> **Task goal**
Can all of these lines be returned exactly?
--- Supplied data ---
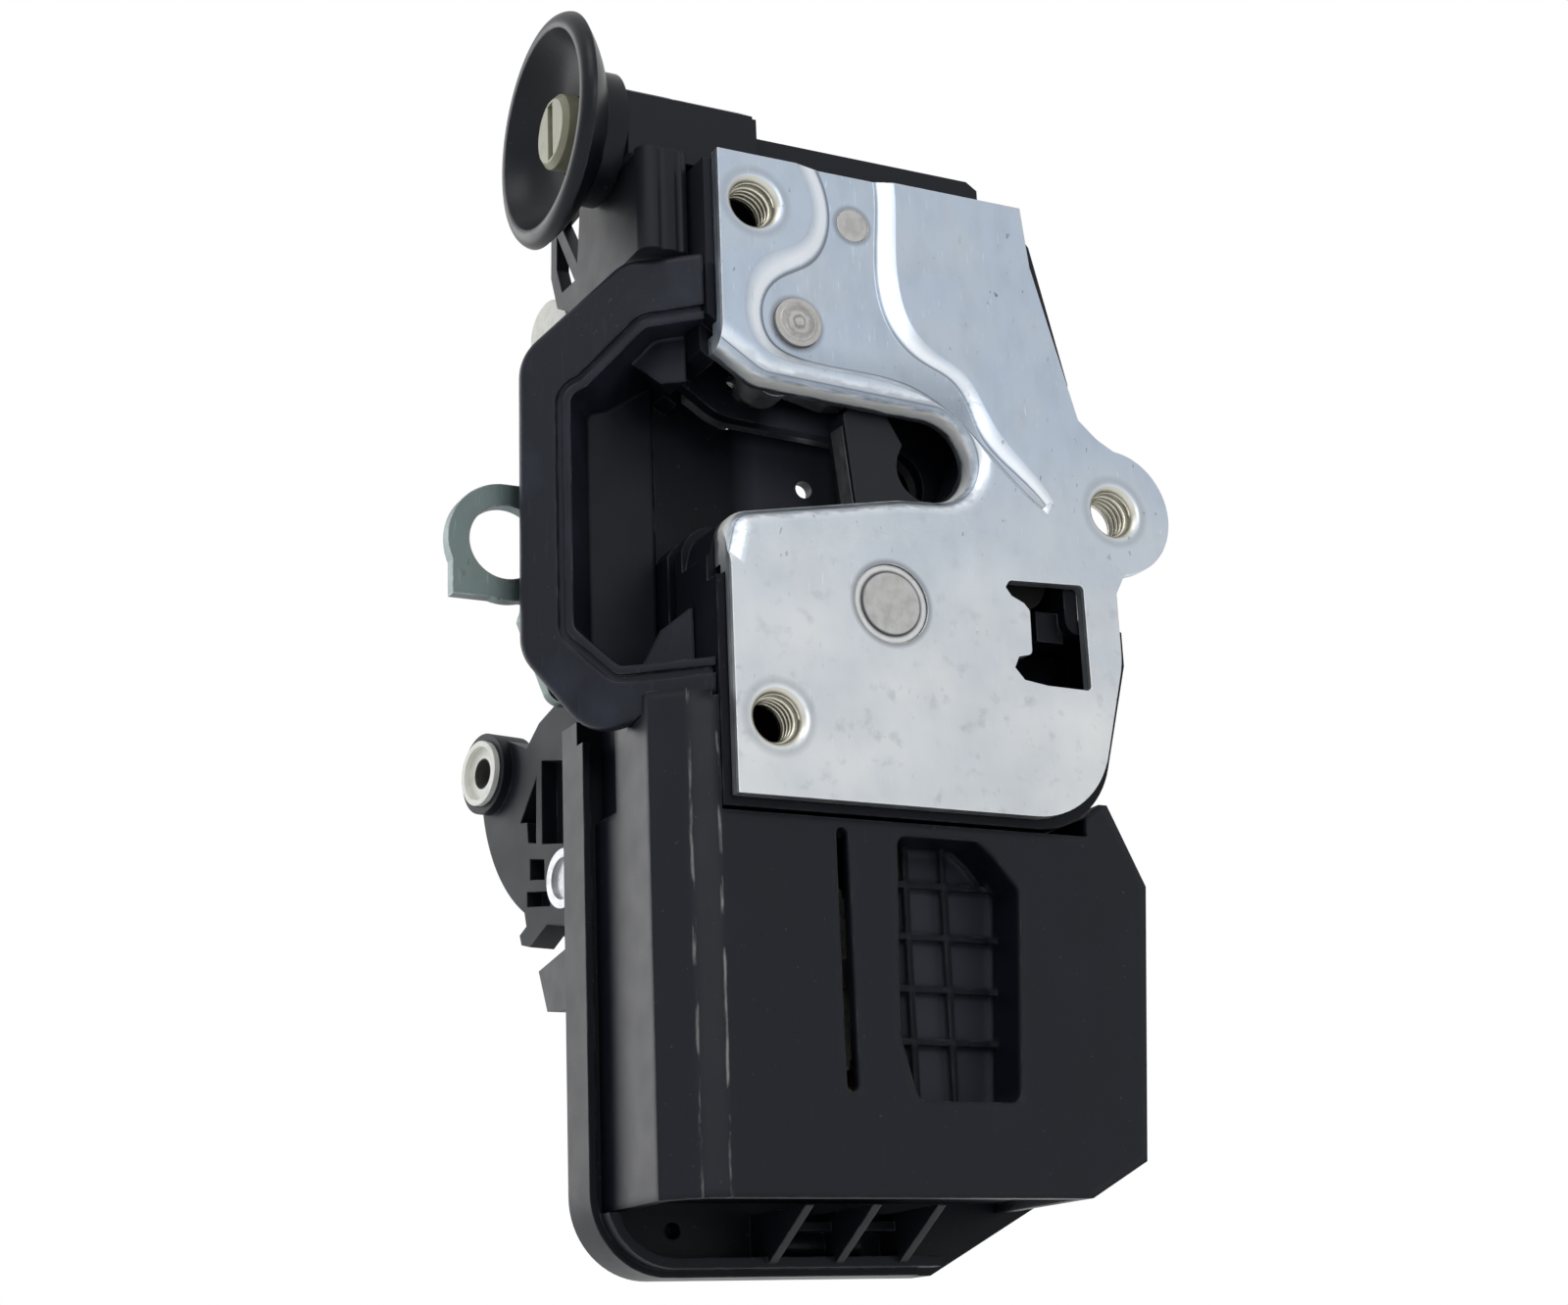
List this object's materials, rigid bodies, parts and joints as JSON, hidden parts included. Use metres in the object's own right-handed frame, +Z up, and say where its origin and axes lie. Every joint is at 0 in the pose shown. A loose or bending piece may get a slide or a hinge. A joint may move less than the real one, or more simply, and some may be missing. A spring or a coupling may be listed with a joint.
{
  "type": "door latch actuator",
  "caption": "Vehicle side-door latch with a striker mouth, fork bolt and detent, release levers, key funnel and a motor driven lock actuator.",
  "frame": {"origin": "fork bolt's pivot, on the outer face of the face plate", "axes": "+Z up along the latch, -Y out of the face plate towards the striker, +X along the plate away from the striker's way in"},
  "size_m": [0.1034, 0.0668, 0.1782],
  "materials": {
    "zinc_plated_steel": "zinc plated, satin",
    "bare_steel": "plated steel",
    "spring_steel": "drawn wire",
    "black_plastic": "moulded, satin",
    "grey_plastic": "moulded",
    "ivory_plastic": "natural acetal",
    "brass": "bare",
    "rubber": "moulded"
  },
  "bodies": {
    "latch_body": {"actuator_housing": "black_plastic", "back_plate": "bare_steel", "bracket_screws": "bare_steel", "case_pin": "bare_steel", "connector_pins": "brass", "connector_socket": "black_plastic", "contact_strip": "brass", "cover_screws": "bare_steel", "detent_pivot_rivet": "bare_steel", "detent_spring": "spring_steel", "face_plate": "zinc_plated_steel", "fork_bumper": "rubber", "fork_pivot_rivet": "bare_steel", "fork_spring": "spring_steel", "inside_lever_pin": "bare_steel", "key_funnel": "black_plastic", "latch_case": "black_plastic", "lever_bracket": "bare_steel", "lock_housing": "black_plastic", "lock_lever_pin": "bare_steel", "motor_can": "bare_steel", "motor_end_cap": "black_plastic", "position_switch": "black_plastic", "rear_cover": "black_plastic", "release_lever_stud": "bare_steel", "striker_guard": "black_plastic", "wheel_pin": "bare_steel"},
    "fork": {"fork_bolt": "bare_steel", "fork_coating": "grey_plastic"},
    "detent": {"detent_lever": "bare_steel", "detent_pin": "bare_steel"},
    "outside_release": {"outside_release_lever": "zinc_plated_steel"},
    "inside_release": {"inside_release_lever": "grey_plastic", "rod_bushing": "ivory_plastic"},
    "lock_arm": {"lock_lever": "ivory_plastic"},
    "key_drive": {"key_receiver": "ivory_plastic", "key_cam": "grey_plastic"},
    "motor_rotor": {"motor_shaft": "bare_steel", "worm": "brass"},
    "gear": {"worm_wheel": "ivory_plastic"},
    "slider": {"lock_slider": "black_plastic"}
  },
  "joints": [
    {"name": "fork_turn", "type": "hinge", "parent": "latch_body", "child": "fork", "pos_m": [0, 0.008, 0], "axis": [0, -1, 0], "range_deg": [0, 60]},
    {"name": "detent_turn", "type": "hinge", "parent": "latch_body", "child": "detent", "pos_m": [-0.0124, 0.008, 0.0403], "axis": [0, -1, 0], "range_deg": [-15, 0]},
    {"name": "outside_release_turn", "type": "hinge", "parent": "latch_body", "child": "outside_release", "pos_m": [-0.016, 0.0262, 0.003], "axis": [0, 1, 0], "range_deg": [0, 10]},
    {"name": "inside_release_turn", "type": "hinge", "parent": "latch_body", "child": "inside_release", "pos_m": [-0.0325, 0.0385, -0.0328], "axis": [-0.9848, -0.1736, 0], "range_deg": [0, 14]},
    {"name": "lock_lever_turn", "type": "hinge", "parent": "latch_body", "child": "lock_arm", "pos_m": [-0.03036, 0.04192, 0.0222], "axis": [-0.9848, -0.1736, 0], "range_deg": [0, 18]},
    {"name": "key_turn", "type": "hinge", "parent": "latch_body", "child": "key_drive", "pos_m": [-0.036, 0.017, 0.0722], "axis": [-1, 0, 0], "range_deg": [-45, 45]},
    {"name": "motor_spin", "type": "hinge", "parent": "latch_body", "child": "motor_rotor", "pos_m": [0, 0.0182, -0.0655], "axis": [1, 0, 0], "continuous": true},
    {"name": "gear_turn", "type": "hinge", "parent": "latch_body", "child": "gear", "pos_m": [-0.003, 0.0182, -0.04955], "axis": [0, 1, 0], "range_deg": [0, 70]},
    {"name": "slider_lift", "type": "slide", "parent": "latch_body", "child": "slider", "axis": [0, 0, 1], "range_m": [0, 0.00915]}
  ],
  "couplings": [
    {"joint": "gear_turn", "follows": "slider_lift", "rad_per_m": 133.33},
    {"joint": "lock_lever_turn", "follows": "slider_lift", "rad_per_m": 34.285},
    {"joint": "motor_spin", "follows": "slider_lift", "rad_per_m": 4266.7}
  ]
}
---
> **Task response**
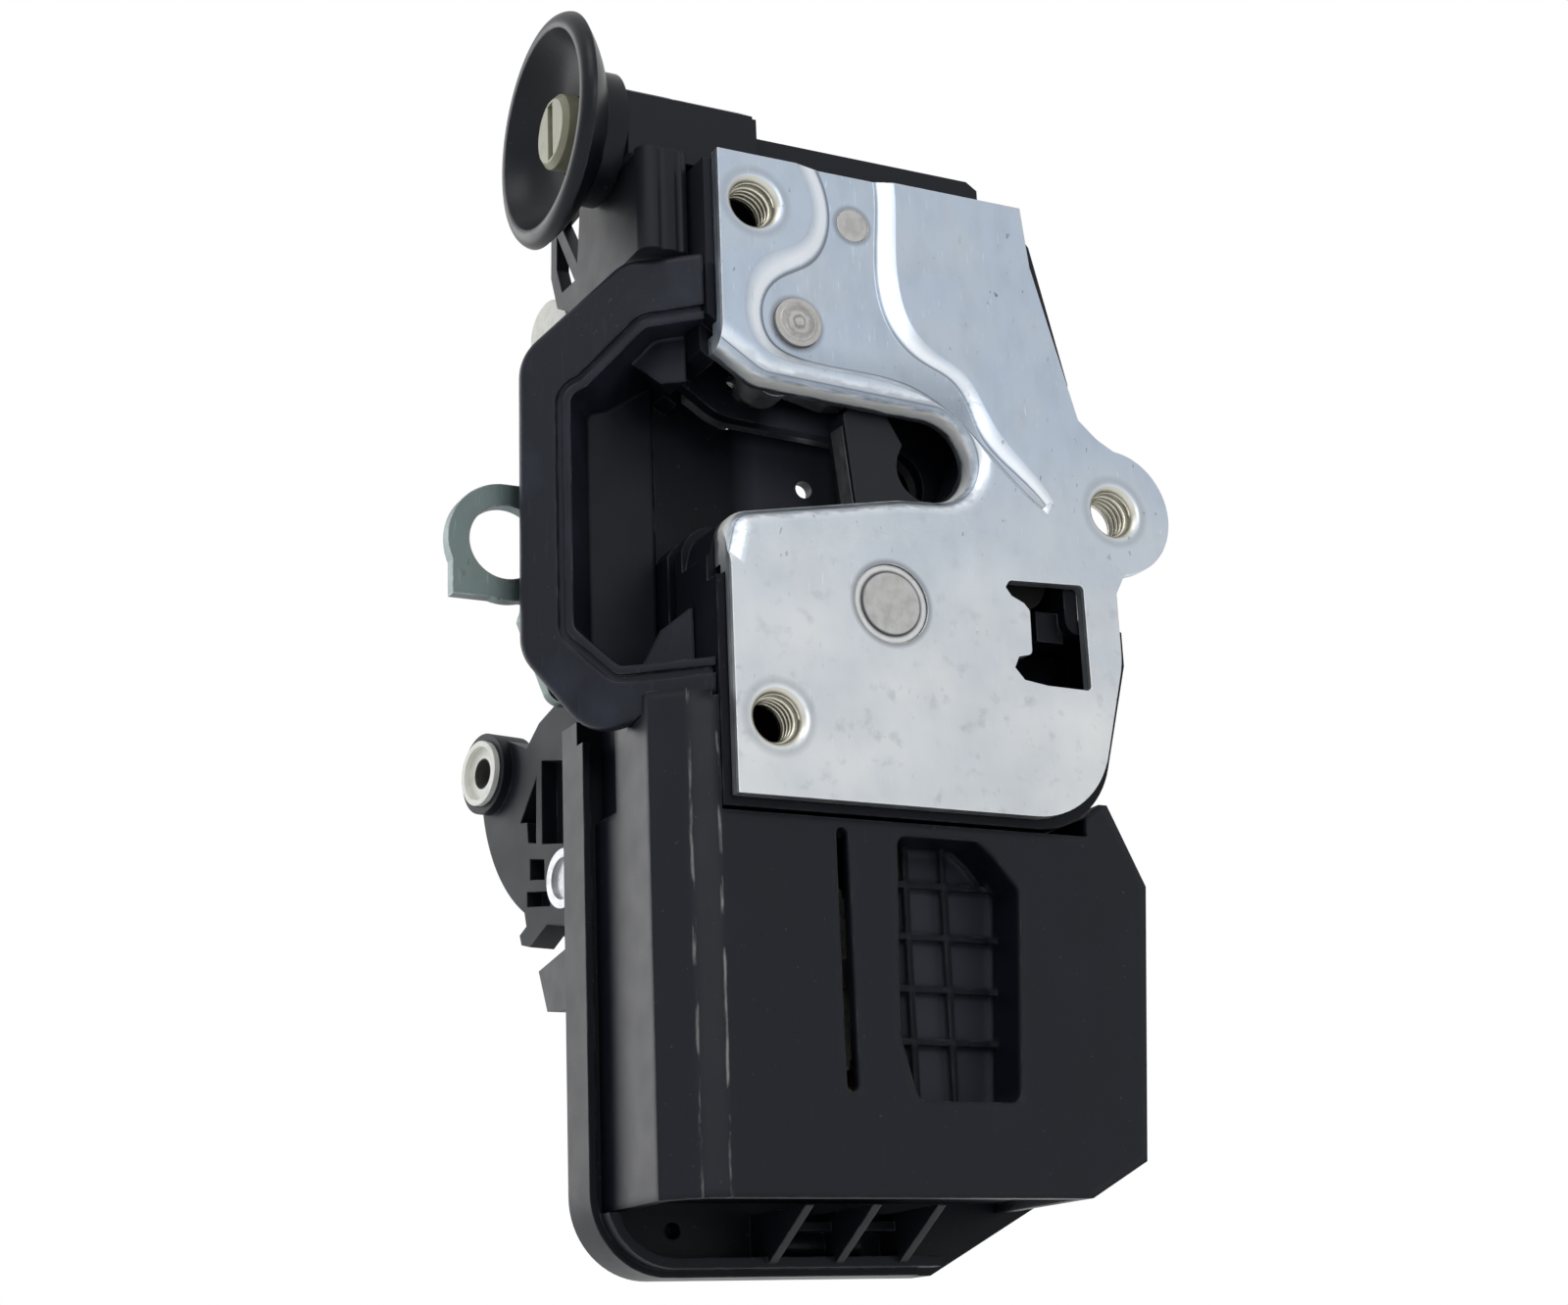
List this object's materials, rigid bodies, parts and joints as JSON, hidden parts included. Use metres in the object's own right-handed frame, +Z up, and say where its origin and axes lie. Every joint is at 0 in the pose shown. A loose or bending piece may get a slide or a hinge. A joint may move less than the real one, or more simply, and some may be missing. A spring or a coupling may be listed with a joint.
{
  "type": "door latch actuator",
  "caption": "Vehicle side-door latch with a striker mouth, fork bolt and detent, release levers, key funnel and a motor driven lock actuator.",
  "frame": {"origin": "fork bolt's pivot, on the outer face of the face plate", "axes": "+Z up along the latch, -Y out of the face plate towards the striker, +X along the plate away from the striker's way in"},
  "size_m": [0.1034, 0.0668, 0.1782],
  "materials": {
    "zinc_plated_steel": "zinc plated, satin",
    "bare_steel": "plated steel",
    "spring_steel": "drawn wire",
    "black_plastic": "moulded, satin",
    "grey_plastic": "moulded",
    "ivory_plastic": "natural acetal",
    "brass": "bare",
    "rubber": "moulded"
  },
  "bodies": {
    "latch_body": {"actuator_housing": "black_plastic", "back_plate": "bare_steel", "bracket_screws": "bare_steel", "case_pin": "bare_steel", "connector_pins": "brass", "connector_socket": "black_plastic", "contact_strip": "brass", "cover_screws": "bare_steel", "detent_pivot_rivet": "bare_steel", "detent_spring": "spring_steel", "face_plate": "zinc_plated_steel", "fork_bumper": "rubber", "fork_pivot_rivet": "bare_steel", "fork_spring": "spring_steel", "inside_lever_pin": "bare_steel", "key_funnel": "black_plastic", "latch_case": "black_plastic", "lever_bracket": "bare_steel", "lock_housing": "black_plastic", "lock_lever_pin": "bare_steel", "motor_can": "bare_steel", "motor_end_cap": "black_plastic", "position_switch": "black_plastic", "rear_cover": "black_plastic", "release_lever_stud": "bare_steel", "striker_guard": "black_plastic", "wheel_pin": "bare_steel"},
    "fork": {"fork_bolt": "bare_steel", "fork_coating": "grey_plastic"},
    "detent": {"detent_lever": "bare_steel", "detent_pin": "bare_steel"},
    "outside_release": {"outside_release_lever": "zinc_plated_steel"},
    "inside_release": {"inside_release_lever": "grey_plastic", "rod_bushing": "ivory_plastic"},
    "lock_arm": {"lock_lever": "ivory_plastic"},
    "key_drive": {"key_receiver": "ivory_plastic", "key_cam": "grey_plastic"},
    "motor_rotor": {"motor_shaft": "bare_steel", "worm": "brass"},
    "gear": {"worm_wheel": "ivory_plastic"},
    "slider": {"lock_slider": "black_plastic"}
  },
  "joints": [
    {"name": "fork_turn", "type": "hinge", "parent": "latch_body", "child": "fork", "pos_m": [0, 0.008, 0], "axis": [0, -1, 0], "range_deg": [0, 60]},
    {"name": "detent_turn", "type": "hinge", "parent": "latch_body", "child": "detent", "pos_m": [-0.0124, 0.008, 0.0403], "axis": [0, -1, 0], "range_deg": [-15, 0]},
    {"name": "outside_release_turn", "type": "hinge", "parent": "latch_body", "child": "outside_release", "pos_m": [-0.016, 0.0262, 0.003], "axis": [0, 1, 0], "range_deg": [0, 10]},
    {"name": "inside_release_turn", "type": "hinge", "parent": "latch_body", "child": "inside_release", "pos_m": [-0.0325, 0.0385, -0.0328], "axis": [-0.9848, -0.1736, 0], "range_deg": [0, 14]},
    {"name": "lock_lever_turn", "type": "hinge", "parent": "latch_body", "child": "lock_arm", "pos_m": [-0.03036, 0.04192, 0.0222], "axis": [-0.9848, -0.1736, 0], "range_deg": [0, 18]},
    {"name": "key_turn", "type": "hinge", "parent": "latch_body", "child": "key_drive", "pos_m": [-0.036, 0.017, 0.0722], "axis": [-1, 0, 0], "range_deg": [-45, 45]},
    {"name": "motor_spin", "type": "hinge", "parent": "latch_body", "child": "motor_rotor", "pos_m": [0, 0.0182, -0.0655], "axis": [1, 0, 0], "continuous": true},
    {"name": "gear_turn", "type": "hinge", "parent": "latch_body", "child": "gear", "pos_m": [-0.003, 0.0182, -0.04955], "axis": [0, 1, 0], "range_deg": [0, 70]},
    {"name": "slider_lift", "type": "slide", "parent": "latch_body", "child": "slider", "axis": [0, 0, 1], "range_m": [0, 0.00915]}
  ],
  "couplings": [
    {"joint": "gear_turn", "follows": "slider_lift", "rad_per_m": 133.33},
    {"joint": "lock_lever_turn", "follows": "slider_lift", "rad_per_m": 34.285},
    {"joint": "motor_spin", "follows": "slider_lift", "rad_per_m": 4266.7}
  ]
}